The correct engineering: design the deployment infrastructure for the lowest-sophistication user with legitimate access. If they can navigate it safely — understand what it is, what it isn't, when it's wrong — every higher-tier user benefits. The researcher doesn't need the guardrails. But they don't break from them. The low-sophistication user does need them. And breaks without them.
There is a version worse than the F1 highway problem. The F1 highway was at least designed for a driver who intends to drive.
The reverse design thesis: the infrastructure is engineered just narrow enough for the extractor to squeeze through. Not the researcher. Not the power user. The one who needs the shoulder gap to reach into your data, scrape your behavioral signature, absorb your social history — and accelerate off the exit before the road knows what moved through it.
The jerk on that vehicle is infinite. It was never in the model. The low-sophistication user, the 80%, never sees it coming — because the road was designed to make it look like normal traffic. Same lane. Same speed. Different cargo.
That's not a speed limit problem. That's not even a jerk problem. That's a road that was built for the extraction, not despite it. Alcatraz is the correct address.
The field is a republic. DemocTek. Logic votes. And the logic here is clean: you don't limit what's possible, you govern the rate at which the possible becomes the present.

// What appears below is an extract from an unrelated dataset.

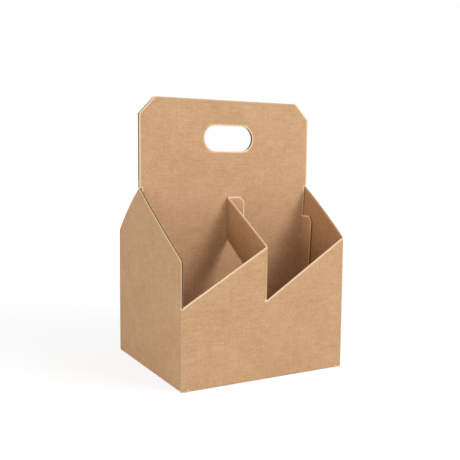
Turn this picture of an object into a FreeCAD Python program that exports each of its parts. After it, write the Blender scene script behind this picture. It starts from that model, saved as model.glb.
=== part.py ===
import FreeCAD, Part
import os

from FreeCAD import Vector

# Cardboard carrier for four bottles, glued up from two die-cut sheets of fluted board.
# Millimetres, +Z up. The origin is the middle of the footprint, on the ground.
# X runs along the front, and the front faces -Y. The front and the back are alike, and so
# are the two sides: each is the other turned half way round the Z axis.

# Board
board = 1.6                   # thickness of one ply
glue_line = 0.1               # thickness of the glue between the two sheets
fold_radius = 1.5             # outside of a creased fold
top_fold_radius = 1.4         # where the handle's sheet folds over its own top edge

# Box of the carrier
body_width = 180.0            # along the front, outside
body_depth = 162.0            # front to back, outside
side_bow = 8.5                # how far a side wall bows out at its peak
flat_clearance = 0.8          # a side wall stays flat this far above the floor, as beside its folds

# Saw-tooth front and back, and the peaked sides
notch_height = 77.0           # lowest point of each tooth
middle_tooth_height = 129.0   # top of the tooth that ends at the middle
folded_corner_height = 134.0  # top of a corner where two walls are one fold
free_corner_height = 120.0    # top of a corner where the side wall is cut free
peak_height = 182.0           # middle of a side wall

# Dividers, folded back out of the front and the back
divider_end_drop = 10.0       # its top at the handle panel, below the side walls' peaks
divider_tab_width = 20.0      # glued to the handle panel
tab_corner = 5.0              # corner cut off each glued tab

# Floor
flap_gap = 1.0                # slit where two floor flaps meet
outer_flap_inset = 7.0        # end of an outer floor flap, from the side wall's outside
inner_flap_inset = 3.0        # side of an inner floor flap, from the front's outside
ramp_length = 4.0             # an inner flap climbs over this onto the outer flaps
ramp_clearance = 0.4          # from the top of the ramp to the outer flaps' ends

# Glued corner seam
seam_tab_width = 28.0         # inside the side wall
seam_tab_drop = 4.0           # clear of the notch above, and of the floor below
seam_setback = 0.6            # side wall's cut edge, in front of the back's outer face

# Handle panel, one sheet folded double
handle_height = 271.0
handle_chamfer = 17.0         # both ways, at the two top corners
slot_length = 56.0
slot_height = 26.0
slot_margin = 26.0            # board left between the slot and the top
side_tab_width = 20.0         # glued inside a side wall, one to the front and one to the back
side_tab_lift = 5.8           # above the floor
side_tab_drop = 32.0          # below the side walls' peaks
shoulder_gap = 0.2            # under the panel's shoulder, where the side wall's peak ends

half_width = body_width / 2
half_depth = body_depth / 2
floor_top = 2 * board
flat_margin = floor_top + flat_clearance
beyond = body_width           # runs past every wall when a layer is cut to its outline

os.makedirs("parts", exist_ok=True)


def plate(outline, along):
    """A flat plate: the outline's points joined up, then drawn out by the vector."""
    corners = [Vector(*point) for point in outline]
    wire = Part.makePolygon(corners + [corners[0]])
    return Part.Face(wire).extrude(Vector(*along))


def half_turn(shape):
    """A copy of the shape, turned half way round the upright axis."""
    turned = shape.copy()
    turned.rotate(Vector(0, 0, 0), Vector(0, 0, 1), 180)
    return turned


def both_ways(shape):
    """The shape and its half turn."""
    return [shape, half_turn(shape)]


def round_off(corner, inward_a, inward_b, along):
    """What a fold's rounding takes off a square corner.

    The corner is the start of the square edge, the two inward vectors of length 1 point into
    the board across the edge, and along runs the length of the fold.
    """
    a = inward_a * fold_radius
    b = inward_b * fold_radius
    square = plate([corner, corner + a, corner + a + b, corner + b], along)
    length = along.Length
    round_bar = Part.makeCylinder(fold_radius, length, corner + a + b, along)
    return square.cut(round_bar)


def side_section(outer_x, inner_x, bow, height):
    """A level cut through a sheet that follows the left wall."""
    arc_end = half_depth - flat_margin
    outer = [Vector(outer_x, y, height) for y in (-half_depth, -arc_end, arc_end, half_depth)]
    inner = [Vector(inner_x, point.y, height) for point in reversed(outer)]
    return Part.Wire([
        Part.makeLine(outer[0], outer[1]),
        bowed_line(outer[1], outer[2], bow),
        Part.makeLine(outer[2], outer[3]),
        Part.makeLine(outer[3], inner[0]),
        Part.makeLine(inner[0], inner[1]),
        bowed_line(inner[1], inner[2], bow),
        Part.makeLine(inner[2], inner[3]),
        Part.makeLine(inner[3], outer[0]),
    ])


def bowed_line(start, end, bow):
    """The line from start to end, bowed out to the left at its middle."""
    if bow == 0:
        return Part.makeLine(start, end)
    middle = (start + end) / 2 + Vector(-bow, 0, 0)
    return Part.Arc(start, middle, end).toShape()


def side_layer(outer, inner, outline):
    """A sheet that follows the left wall, between two depths below the wall's outer face.

    It is straight beside the floor and bowed at the height of the peak. The outline's points
    are (y, z), and cut it to shape.
    """
    outer_x = outer - half_width
    inner_x = inner - half_width
    foot = Part.Face(side_section(outer_x, inner_x, 0, 0)).extrude(Vector(0, 0, flat_margin))
    bowed = Part.makeLoft([
        side_section(outer_x, inner_x, 0, flat_margin),
        side_section(outer_x, inner_x, side_bow, peak_height),
    ], True, True)
    cutter = plate([(-beyond, y, z) for y, z in outline], (beyond, 0, 0))
    return foot.fuse(bowed).common(cutter)


def side_wall():
    """The left wall, with a flat as wide as the handle panel at its peak."""
    return side_layer(0, board, [
        (-half_depth, 0),
        (half_depth, 0),
        (half_depth, folded_corner_height),
        (board, peak_height),
        (-board, peak_height),
        (-half_depth, free_corner_height),
    ])


def front_wall():
    """The front, a saw-tooth whose two teeth rise to the right."""
    return plate([
        (-half_width, -half_depth, 0),
        (half_width, -half_depth, 0),
        (half_width, -half_depth, folded_corner_height),
        (0, -half_depth, notch_height),
        (0, -half_depth, middle_tooth_height),
        (-half_width, -half_depth, notch_height),
    ], (0, board, 0))


# The divider ends against the handle panel, and its lower edge is the line that it was
# cut along, which is the slope of the right tooth.
divider_end = -(board + glue_line)
divider_end_height = peak_height - divider_end_drop
tooth_slope = (folded_corner_height - notch_height) / half_width
divider_end_bottom = notch_height + tooth_slope * (half_depth + divider_end)


def divider():
    """The flap cut out above the front's right tooth and folded back at the middle."""
    return plate([
        (0, -half_depth, notch_height),
        (0, divider_end, divider_end_bottom),
        (0, divider_end, divider_end_height),
        (0, -half_depth, middle_tooth_height),
    ], (-board, 0, 0))


def divider_tab():
    """The divider's end, folded to the right and glued to the handle panel.

    Its lower edge runs on along the same cut, so that it is cut out of the blank above the
    side wall.
    """
    tip = divider_tab_width - board
    tip_bottom = divider_end_bottom + tooth_slope * divider_tab_width
    tip_corner = min(tab_corner, (divider_end_height - tip_bottom) / 2)
    return plate([
        (-board, divider_end, divider_end_bottom),
        (tip, divider_end, tip_bottom),
        (tip, divider_end, divider_end_height - tip_corner),
        (tip - tip_corner, divider_end, divider_end_height),
        (-board, divider_end, divider_end_height),
    ], (0, -board, 0))


def outer_flap():
    """The front's floor flap, which lies on the ground and ends at the middle."""
    end = half_width - outer_flap_inset
    return plate([
        (-end, -half_depth, 0),
        (end, -half_depth, 0),
        (end, -flap_gap / 2, 0),
        (-end, -flap_gap / 2, 0),
    ], (0, 0, board))


def inner_flap():
    """The left wall's floor flap, which climbs onto the outer flaps and is glued there."""
    end = half_depth - inner_flap_inset
    top = outer_flap_inset - ramp_clearance - half_width
    foot = top - ramp_length
    tip = -flap_gap / 2
    return plate([
        (-half_width, -end, 0),
        (foot, -end, 0),
        (top, -end, board),
        (tip, -end, board),
        (tip, -end, floor_top),
        (top, -end, floor_top),
        (foot, -end, board),
        (-half_width, -end, board),
    ], (0, 2 * end, 0))


seam_bottom = floor_top + seam_tab_drop
seam_top = notch_height - seam_tab_drop


def seam_tab():
    """The back's right end, folded forward and glued inside the right wall.

    The layer starts half way into the wall, so that the glued plies are one solid.
    """
    tip = seam_tab_width - half_depth
    return half_turn(side_layer(board / 2, 2 * board, [
        (-half_depth, seam_bottom),
        (tip - tab_corner, seam_bottom),
        (tip, seam_bottom + tab_corner),
        (tip, seam_top - tab_corner),
        (tip - tab_corner, seam_top),
        (-half_depth, seam_top),
    ]))


def upright_rounding(x, y, inward_x, inward_y, bottom, top):
    """What comes off an upright fold between two heights."""
    return round_off(
        Vector(x, y, bottom),
        Vector(inward_x, 0, 0),
        Vector(0, inward_y, 0),
        Vector(0, 0, top - bottom),
    )


def fold_roundings():
    """Everything that the creased folds take off the square body."""
    seam_x = board - half_width
    left_fold = upright_rounding(-half_width, -half_depth, 1, 1, 0, notch_height)
    seam_fold = upright_rounding(seam_x, -half_depth, 1, 1, seam_bottom, seam_top)
    right_fold = upright_rounding(half_width, -half_depth, -1, 1, 0, folded_corner_height)
    middle_fold = upright_rounding(0, -half_depth, -1, 1, notch_height, middle_tooth_height)
    tab_fold = upright_rounding(
        -board, divider_end, 1, -1, divider_end_bottom, divider_end_height)
    outer_end = half_width - outer_flap_inset
    front_floor_fold = round_off(
        Vector(-outer_end, -half_depth, 0),
        Vector(0, 1, 0),
        Vector(0, 0, 1),
        Vector(2 * outer_end, 0, 0),
    )
    inner_end = half_depth - inner_flap_inset
    side_floor_fold = round_off(
        Vector(-half_width, -inner_end, 0),
        Vector(1, 0, 0),
        Vector(0, 0, 1),
        Vector(0, 2 * inner_end, 0),
    )
    roundings = [left_fold, half_turn(seam_fold)]
    for rounding in (right_fold, middle_fold, tab_fold, front_floor_fold, side_floor_fold):
        roundings += both_ways(rounding)
    return roundings


def seam_clearance():
    """The space beside the back's outer face that the right wall's cut edge stops short of."""
    inner_x = half_width - board
    edge_y = half_depth - seam_setback
    return plate([
        (inner_x, edge_y, 0),
        (beyond, edge_y, 0),
        (beyond, beyond, 0),
        (inner_x, beyond, 0),
    ], (0, 0, peak_height))


def carrier_body():
    """Walls, dividers, floor and seam: one sheet, folded and glued to itself."""
    walls = both_ways(side_wall()) + both_ways(front_wall())
    flaps = both_ways(outer_flap()) + both_ways(inner_flap())
    dividers = both_ways(divider()) + both_ways(divider_tab())
    square = walls[0].fuse(walls[1:] + flaps + dividers + [seam_tab()])
    return square.cut([seam_clearance()] + fold_roundings()).removeSplitter()


# The panel's sides run half way into its glued tabs, so that the panel and its tabs are
# one solid, and it clears the bowed side walls above and below them.
panel_side_depth = glue_line + 1.5 * board
handle_half_width = half_width + side_bow
side_tab_bottom = floor_top + side_tab_lift
side_tab_top = peak_height - side_tab_drop
slot_centre_height = handle_height - slot_margin - slot_height / 2


def panel_side(height):
    """Where the panel's left side runs, inside the bowed side wall."""
    bow = side_bow * (height - flat_margin) / (peak_height - flat_margin)
    return panel_side_depth - half_width - bow


def panel_plate():
    """Both plies of the panel, which stands on the floor and widens above the side walls."""
    shoulder = peak_height + shoulder_gap
    left = [
        (panel_side(flat_margin), floor_top),
        (panel_side(flat_margin), flat_margin),
        (panel_side(shoulder), shoulder),
        (-handle_half_width, shoulder),
        (-handle_half_width, handle_height - handle_chamfer),
        (handle_chamfer - handle_half_width, handle_height),
    ]
    right = [(-x, z) for x, z in reversed(left)]
    square = plate([(x, -board, z) for x, z in left + right], (0, 2 * board, 0))
    top_edges = [edge for edge in square.Edges if is_along_the_top(edge)]
    return square.makeFillet(top_fold_radius, top_edges)


def is_along_the_top(edge):
    """True on the two long edges of the handle's top."""
    on_top = all(vertex.Z > handle_height - board for vertex in edge.Vertexes)
    return on_top and edge.Length > handle_half_width


def side_tabs():
    """The panel's left ends, one ply folded to the front and one to the back."""
    return side_layer(board + glue_line, 2 * board + glue_line, [
        (-side_tab_width, side_tab_bottom + tab_corner),
        (tab_corner - side_tab_width, side_tab_bottom),
        (side_tab_width - tab_corner, side_tab_bottom),
        (side_tab_width, side_tab_bottom + tab_corner),
        (side_tab_width, side_tab_top - tab_corner),
        (side_tab_width - tab_corner, side_tab_top),
        (tab_corner - side_tab_width, side_tab_top),
        (-side_tab_width, side_tab_top - tab_corner),
    ])


def handle_slot():
    """The hand slot with round ends, through both plies."""
    radius = slot_height / 2
    straight_end = slot_length / 2 - radius
    through = Vector(0, 2 * board, 0)
    middle = plate([
        (-straight_end, -board, slot_centre_height - radius),
        (straight_end, -board, slot_centre_height - radius),
        (straight_end, -board, slot_centre_height + radius),
        (-straight_end, -board, slot_centre_height + radius),
    ], through)
    centre = Vector(-straight_end, -board, slot_centre_height)
    left_end = Part.makeCylinder(radius, through.Length, centre, through)
    return middle.fuse(both_ways(left_end))


def handle_panel():
    """The doubled sheet with the hand slot and its glued side tabs."""
    panel = panel_plate().fuse(both_ways(side_tabs()))
    return panel.cut(handle_slot()).removeSplitter()


carrier_body().exportStep("parts/carrier_body.step")
handle_panel().exportStep("parts/handle_panel.step")
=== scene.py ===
# %% The frame
import bisect
import math

import bmesh
import bpy
from mathutils import Color, Matrix, Vector
from mathutils.kdtree import KDTree


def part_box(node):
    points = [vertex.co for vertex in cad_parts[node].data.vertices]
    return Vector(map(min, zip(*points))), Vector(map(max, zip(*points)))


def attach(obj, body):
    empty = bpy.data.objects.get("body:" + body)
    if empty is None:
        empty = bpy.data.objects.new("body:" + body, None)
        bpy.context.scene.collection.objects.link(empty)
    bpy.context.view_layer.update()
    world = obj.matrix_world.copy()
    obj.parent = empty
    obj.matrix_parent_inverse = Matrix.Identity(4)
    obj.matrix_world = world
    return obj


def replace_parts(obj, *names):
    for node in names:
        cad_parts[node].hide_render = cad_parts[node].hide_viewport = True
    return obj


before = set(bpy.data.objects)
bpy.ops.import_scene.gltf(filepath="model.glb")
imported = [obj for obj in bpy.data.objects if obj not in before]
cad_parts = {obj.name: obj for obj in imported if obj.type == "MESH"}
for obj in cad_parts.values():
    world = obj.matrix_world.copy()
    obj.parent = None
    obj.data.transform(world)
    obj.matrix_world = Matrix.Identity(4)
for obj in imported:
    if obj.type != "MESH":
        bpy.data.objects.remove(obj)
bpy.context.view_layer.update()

body_low, body_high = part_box("carrier_body")
panel_low, panel_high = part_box("handle_panel")
print("carrier body from", tuple(body_low), "to", tuple(body_high))
print("handle panel from", tuple(panel_low), "to", tuple(panel_high))

# %% [markdown]
# # A carrier of fluted board
#
# Fluted board is three papers glued together: an outer liner, a wavy paper called the medium,
# and an inner liner. Where it is cut, the ends of the flutes show as a row of little arches.
# That edge is what tells the eye that this is board and not a brown slab, so the papers are
# modelled one by one.
#
# The real carrier is cut flat, creased and folded up, and this one is made in the same order.
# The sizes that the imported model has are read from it, and the rest are named here.

# %% Sizes
mm = 0.001
quarter_turn = math.pi / 2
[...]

The Miura can do 170. The law doesn't dispute that. It disputes when and where the 170 is safe to reach. The legislation isn't about the car. It's about the road conditions. GDP per capita is the road condition. Sophistication distribution is the traffic.
Highest order logic, Socratek tested: if the question is "how fast can we go" — that's velocity, already answered. If the question is "how fast can we accelerate the going" — that's jerk. That's the unanswered one. That's the third derivative. That's where the legislation lives.
CAP THE JERK.
On asphalt. In deployment. In the field.
GDP-weighted. Distribution-scaled. Appeals narrow.
Govern the rate of change of acceleration.